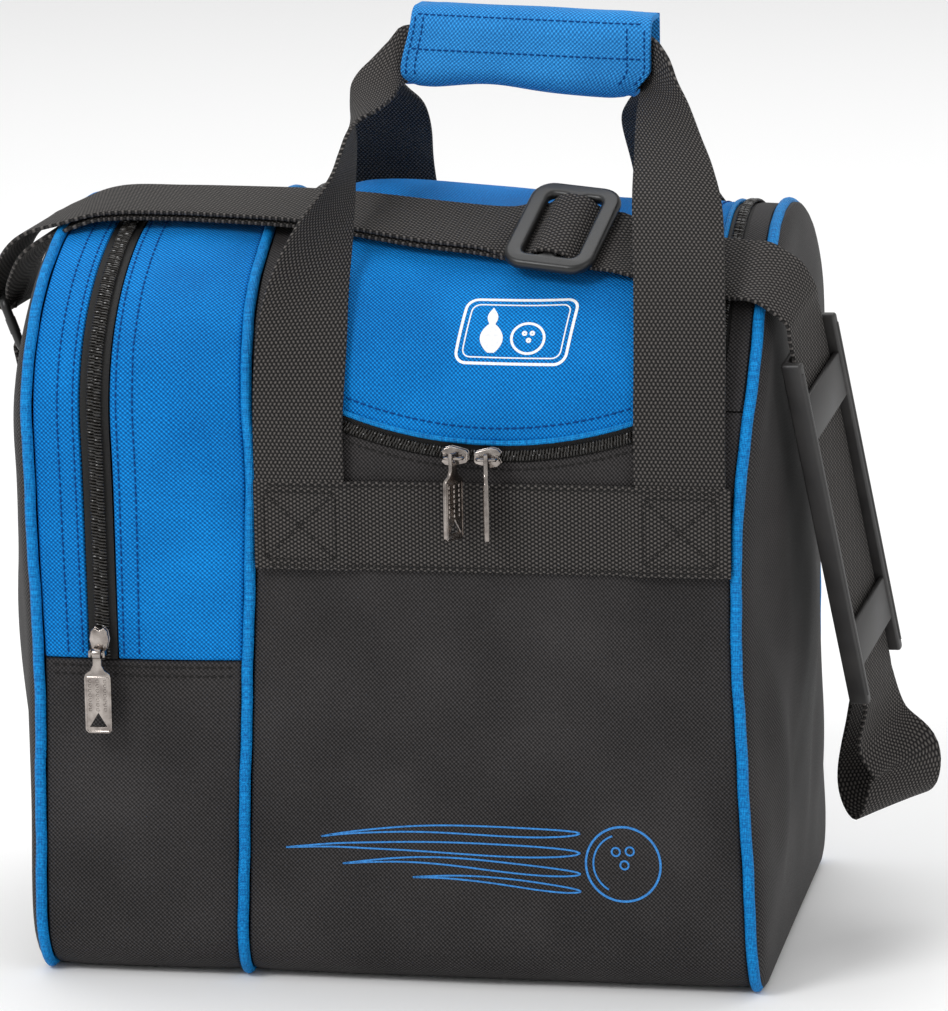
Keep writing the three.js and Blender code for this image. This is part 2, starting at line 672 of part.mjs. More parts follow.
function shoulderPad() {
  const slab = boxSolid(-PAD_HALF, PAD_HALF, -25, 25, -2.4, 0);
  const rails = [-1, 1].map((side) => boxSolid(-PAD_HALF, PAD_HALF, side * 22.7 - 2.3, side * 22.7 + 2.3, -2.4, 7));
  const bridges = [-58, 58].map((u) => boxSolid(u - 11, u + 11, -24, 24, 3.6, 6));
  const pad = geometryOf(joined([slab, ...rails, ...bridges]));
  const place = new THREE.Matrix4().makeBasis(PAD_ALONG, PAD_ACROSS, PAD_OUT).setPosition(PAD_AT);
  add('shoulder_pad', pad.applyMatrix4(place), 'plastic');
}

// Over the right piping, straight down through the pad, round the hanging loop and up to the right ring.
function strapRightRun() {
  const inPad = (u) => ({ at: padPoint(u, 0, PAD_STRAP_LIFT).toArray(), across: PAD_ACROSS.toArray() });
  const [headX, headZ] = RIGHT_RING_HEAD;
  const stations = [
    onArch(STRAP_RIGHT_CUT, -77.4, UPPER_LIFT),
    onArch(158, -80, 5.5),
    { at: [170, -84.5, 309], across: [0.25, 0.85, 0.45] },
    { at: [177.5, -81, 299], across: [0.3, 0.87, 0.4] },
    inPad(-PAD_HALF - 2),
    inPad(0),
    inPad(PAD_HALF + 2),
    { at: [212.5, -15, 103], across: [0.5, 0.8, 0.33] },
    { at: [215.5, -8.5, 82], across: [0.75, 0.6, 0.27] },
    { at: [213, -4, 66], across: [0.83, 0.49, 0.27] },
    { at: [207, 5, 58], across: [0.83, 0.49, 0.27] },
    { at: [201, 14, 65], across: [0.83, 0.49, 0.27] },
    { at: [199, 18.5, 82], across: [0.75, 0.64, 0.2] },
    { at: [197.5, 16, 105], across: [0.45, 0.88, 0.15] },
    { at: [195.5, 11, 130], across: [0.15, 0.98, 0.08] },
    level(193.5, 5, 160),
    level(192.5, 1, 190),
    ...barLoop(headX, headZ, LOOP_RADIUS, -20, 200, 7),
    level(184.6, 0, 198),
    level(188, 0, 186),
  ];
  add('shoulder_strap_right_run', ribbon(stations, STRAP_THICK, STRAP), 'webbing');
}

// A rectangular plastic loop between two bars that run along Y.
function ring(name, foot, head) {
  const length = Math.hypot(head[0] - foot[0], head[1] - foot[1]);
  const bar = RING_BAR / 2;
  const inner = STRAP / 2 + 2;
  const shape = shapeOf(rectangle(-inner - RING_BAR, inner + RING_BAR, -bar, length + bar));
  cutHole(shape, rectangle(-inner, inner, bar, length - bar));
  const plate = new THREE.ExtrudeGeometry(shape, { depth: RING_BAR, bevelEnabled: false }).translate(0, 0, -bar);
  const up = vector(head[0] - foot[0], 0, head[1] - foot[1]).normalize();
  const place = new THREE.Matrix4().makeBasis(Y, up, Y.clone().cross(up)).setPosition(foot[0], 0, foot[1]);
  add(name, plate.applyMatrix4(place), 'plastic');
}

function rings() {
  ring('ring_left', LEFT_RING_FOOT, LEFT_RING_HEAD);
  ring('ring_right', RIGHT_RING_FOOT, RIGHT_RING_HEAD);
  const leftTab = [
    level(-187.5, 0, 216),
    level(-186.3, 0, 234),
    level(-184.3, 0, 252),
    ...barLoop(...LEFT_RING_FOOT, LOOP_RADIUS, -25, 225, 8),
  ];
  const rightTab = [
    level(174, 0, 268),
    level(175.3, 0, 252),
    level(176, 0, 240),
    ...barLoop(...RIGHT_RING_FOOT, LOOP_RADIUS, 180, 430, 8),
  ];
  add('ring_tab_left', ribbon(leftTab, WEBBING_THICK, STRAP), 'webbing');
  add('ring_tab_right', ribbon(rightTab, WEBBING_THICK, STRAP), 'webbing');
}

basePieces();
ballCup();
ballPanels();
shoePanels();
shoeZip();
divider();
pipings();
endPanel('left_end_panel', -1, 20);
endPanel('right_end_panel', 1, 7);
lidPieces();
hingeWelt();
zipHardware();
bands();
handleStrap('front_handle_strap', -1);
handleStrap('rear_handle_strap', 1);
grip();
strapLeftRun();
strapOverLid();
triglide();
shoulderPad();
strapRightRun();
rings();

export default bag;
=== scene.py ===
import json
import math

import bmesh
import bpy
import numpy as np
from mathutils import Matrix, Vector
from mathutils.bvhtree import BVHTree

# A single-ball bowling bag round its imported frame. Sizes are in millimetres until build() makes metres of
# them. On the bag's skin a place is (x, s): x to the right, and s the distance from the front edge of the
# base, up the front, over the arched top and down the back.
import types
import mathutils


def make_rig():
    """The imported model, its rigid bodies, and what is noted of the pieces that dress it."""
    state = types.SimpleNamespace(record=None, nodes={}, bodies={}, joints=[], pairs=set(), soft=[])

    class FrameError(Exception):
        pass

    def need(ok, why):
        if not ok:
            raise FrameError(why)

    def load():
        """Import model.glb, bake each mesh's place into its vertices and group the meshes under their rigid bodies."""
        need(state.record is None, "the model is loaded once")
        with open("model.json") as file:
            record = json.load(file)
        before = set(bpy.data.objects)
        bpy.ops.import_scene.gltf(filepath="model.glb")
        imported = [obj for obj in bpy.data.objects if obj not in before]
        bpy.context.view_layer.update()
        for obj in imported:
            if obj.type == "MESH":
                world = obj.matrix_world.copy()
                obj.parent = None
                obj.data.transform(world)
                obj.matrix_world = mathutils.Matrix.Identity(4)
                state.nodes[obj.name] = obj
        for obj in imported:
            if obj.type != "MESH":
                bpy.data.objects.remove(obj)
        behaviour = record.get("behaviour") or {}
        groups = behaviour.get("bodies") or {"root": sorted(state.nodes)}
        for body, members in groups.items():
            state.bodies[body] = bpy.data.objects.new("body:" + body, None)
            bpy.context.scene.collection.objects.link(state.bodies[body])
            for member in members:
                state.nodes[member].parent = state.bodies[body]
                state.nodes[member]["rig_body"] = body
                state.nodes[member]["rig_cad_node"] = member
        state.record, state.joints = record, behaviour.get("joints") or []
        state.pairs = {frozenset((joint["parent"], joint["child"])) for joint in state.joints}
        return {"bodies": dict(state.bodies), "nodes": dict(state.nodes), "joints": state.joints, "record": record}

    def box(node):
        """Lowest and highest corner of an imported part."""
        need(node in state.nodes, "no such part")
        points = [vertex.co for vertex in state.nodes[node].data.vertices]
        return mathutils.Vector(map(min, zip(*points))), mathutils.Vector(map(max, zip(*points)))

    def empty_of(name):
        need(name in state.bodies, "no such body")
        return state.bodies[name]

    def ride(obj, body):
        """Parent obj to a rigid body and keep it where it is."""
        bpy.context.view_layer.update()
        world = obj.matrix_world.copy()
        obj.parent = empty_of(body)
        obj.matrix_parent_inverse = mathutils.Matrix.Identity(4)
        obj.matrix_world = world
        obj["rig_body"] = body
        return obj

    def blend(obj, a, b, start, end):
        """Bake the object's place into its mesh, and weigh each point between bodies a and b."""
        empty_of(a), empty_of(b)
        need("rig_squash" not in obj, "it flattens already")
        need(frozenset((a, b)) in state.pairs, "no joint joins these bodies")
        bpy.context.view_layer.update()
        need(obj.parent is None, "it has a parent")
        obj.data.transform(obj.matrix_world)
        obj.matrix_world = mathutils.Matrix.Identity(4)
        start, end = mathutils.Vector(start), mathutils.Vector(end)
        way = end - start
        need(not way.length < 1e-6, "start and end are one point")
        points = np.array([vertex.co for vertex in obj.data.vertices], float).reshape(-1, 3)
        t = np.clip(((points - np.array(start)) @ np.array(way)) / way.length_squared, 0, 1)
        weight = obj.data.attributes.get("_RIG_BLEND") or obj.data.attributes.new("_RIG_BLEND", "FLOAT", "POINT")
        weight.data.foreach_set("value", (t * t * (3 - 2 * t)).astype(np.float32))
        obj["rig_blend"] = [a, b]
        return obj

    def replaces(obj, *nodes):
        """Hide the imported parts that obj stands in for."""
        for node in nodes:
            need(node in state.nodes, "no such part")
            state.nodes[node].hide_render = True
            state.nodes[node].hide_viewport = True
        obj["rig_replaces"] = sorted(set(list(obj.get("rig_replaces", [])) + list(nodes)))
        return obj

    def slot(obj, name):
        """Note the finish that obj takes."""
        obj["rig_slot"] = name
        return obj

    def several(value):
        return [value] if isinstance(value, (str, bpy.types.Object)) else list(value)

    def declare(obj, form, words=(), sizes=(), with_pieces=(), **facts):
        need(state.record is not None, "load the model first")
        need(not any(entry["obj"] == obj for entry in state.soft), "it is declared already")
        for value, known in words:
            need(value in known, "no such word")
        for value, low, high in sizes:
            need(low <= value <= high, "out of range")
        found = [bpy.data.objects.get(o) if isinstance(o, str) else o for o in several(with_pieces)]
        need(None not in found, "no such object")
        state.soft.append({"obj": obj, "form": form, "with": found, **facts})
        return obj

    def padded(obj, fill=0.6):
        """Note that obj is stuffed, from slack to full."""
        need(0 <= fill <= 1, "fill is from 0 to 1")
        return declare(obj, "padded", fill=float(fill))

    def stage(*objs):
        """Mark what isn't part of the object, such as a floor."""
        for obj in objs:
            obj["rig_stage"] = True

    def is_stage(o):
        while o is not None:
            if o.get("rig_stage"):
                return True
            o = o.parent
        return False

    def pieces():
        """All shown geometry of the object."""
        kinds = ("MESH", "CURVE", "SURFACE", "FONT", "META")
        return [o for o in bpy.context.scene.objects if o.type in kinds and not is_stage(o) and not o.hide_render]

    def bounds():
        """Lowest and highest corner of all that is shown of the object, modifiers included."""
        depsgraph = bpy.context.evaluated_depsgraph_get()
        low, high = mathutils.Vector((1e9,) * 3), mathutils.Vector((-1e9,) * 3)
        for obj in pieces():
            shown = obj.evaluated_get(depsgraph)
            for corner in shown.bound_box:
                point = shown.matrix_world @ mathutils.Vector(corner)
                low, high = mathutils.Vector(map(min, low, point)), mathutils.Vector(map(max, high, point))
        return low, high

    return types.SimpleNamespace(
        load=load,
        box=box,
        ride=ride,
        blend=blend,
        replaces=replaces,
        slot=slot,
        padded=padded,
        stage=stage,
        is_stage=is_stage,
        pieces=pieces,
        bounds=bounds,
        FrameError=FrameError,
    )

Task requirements
Write out exactly the lines from the one with "basePieces();" through the one with "record = json.load(file)", including both, and no others.

Task response
basePieces();
ballCup();
ballPanels();
shoePanels();
shoeZip();
divider();
pipings();
endPanel('left_end_panel', -1, 20);
endPanel('right_end_panel', 1, 7);
lidPieces();
hingeWelt();
zipHardware();
bands();
handleStrap('front_handle_strap', -1);
handleStrap('rear_handle_strap', 1);
grip();
strapLeftRun();
strapOverLid();
triglide();
shoulderPad();
strapRightRun();
rings();

export default bag;
=== scene.py ===
import json
import math

import bmesh
import bpy
import numpy as np
from mathutils import Matrix, Vector
from mathutils.bvhtree import BVHTree

# A single-ball bowling bag round its imported frame. Sizes are in millimetres until build() makes metres of
# them. On the bag's skin a place is (x, s): x to the right, and s the distance from the front edge of the
# base, up the front, over the arched top and down the back.
import types
import mathutils


def make_rig():
    """The imported model, its rigid bodies, and what is noted of the pieces that dress it."""
    state = types.SimpleNamespace(record=None, nodes={}, bodies={}, joints=[], pairs=set(), soft=[])

    class FrameError(Exception):
        pass

    def need(ok, why):
        if not ok:
            raise FrameError(why)

    def load():
        """Import model.glb, bake each mesh's place into its vertices and group the meshes under their rigid bodies."""
        need(state.record is None, "the model is loaded once")
        with open("model.json") as file:
            record = json.load(file)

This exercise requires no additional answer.